Many moons ago, I was dating a rather nutty woman who was very opinionated (often about things she knew nothing about). She came to a concert that I played a concerto on. Afterwards, she somewhat arrogantly said "Well, your version was too slow".

Turns out that she owned one CD of the piece, played by someone with a reputation for playing everything insanely fast! My tempos weren't slow at all, they were the standard tempos that almost everyone uses, except for Joe Play-too fast guy. In this case, duplication would have been a really wise thing for her.

I've always enjoyed getting a "second opinion" of a work. There have been some pieces that I never liked, I'll play it with someone different and suddenly I like it. Youtube is great for this: you can at least hear a piece with a different orchestra/artist. It might not be hi fidelity but it gives one a good idea. Quite often, one gets so used to "Their" recording that they go see a piece in concert and are somewhat disappointed because they played it differently. It's good to check out a few.


----------



## Head_case

quartetfore said:


> On another "Classical" site, a person in a thread on Dvorak Symphony #9 said he had 28 versions of this work! No reason was give, but I assume that he just likes this music. My question then is do you duplicate a favorite quartet or trio? I for one have complete Beethoven cycle (Quartetto Italian-a gift), an op #18 complete (MIro Quartet) an op #59 (Toyko Quartet), and the Emerson Quartet last quartets set. I do have 3 or 4 other Beethoven quartet recordings, but that is the extent of duplication in collection. Best, Quartefore


I'm not sure whether my response to hearing that someone has 28 versions of the same symphony amounts to admiration or ssshock!

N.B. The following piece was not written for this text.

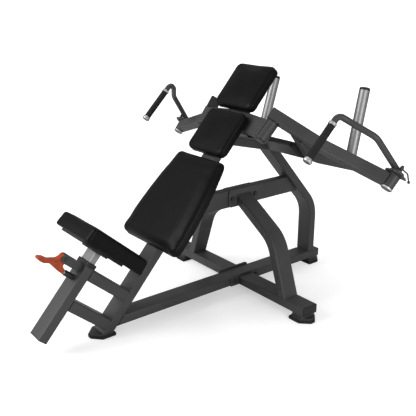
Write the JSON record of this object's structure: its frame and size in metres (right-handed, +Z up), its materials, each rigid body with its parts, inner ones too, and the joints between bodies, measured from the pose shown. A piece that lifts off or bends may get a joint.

For the musicologist or the performing artist, there is a clear need for this kind of specialist endeavour - and we accept in principle that someone who can clearly differentiate between all 28 versions, has a specific appreciation of the composer's music to a rarefied degree.

I prefer chamber music way above orchestrated music and particularly focus on the string quartet medium. That's just because I like string quartet - it exemplifies everything I love about classical music, and is intense in form, yet highly personal. Whereas my OCD is not as bad as the 28 version symphony listener above - I do tend to cultivate a taste for at least two different versions of the same string quartet cycle i.e. -

Shostakovich -

I have owned other versions including the Emersons; Fitzwilliams; Eder; Danel Quatuor - all of which I've dispensed with and homed into the defining versions of Shostakovich's music by the Taneyev Quartet; The Borodin Quartet (versions I/II); St Petersburg Quartet.

As Jonathan Woolf, the superb music critic states - the insights from different versions of the same music (when played as well as the Taneyev; the Borodin and the Beethoven Quartets) - are forward searching, unceasing in their revelations. This intensity of experience, is not possible with a single version, as much as single version listeners might wish to believe - at least for a complete string cycle.

When it comes to individual string quartets - for instance, the sole Debussy string quartet - of the numerous versions I have had (over 10), the only ones which I really would miss, are the Italian Quartet version. The Dante Quartet, or the Ebene Quartet versions are great alternatives, although the gains from switching from the magisterial Italian Quartet, are so limited, that it is almost redundant, owning all three copies.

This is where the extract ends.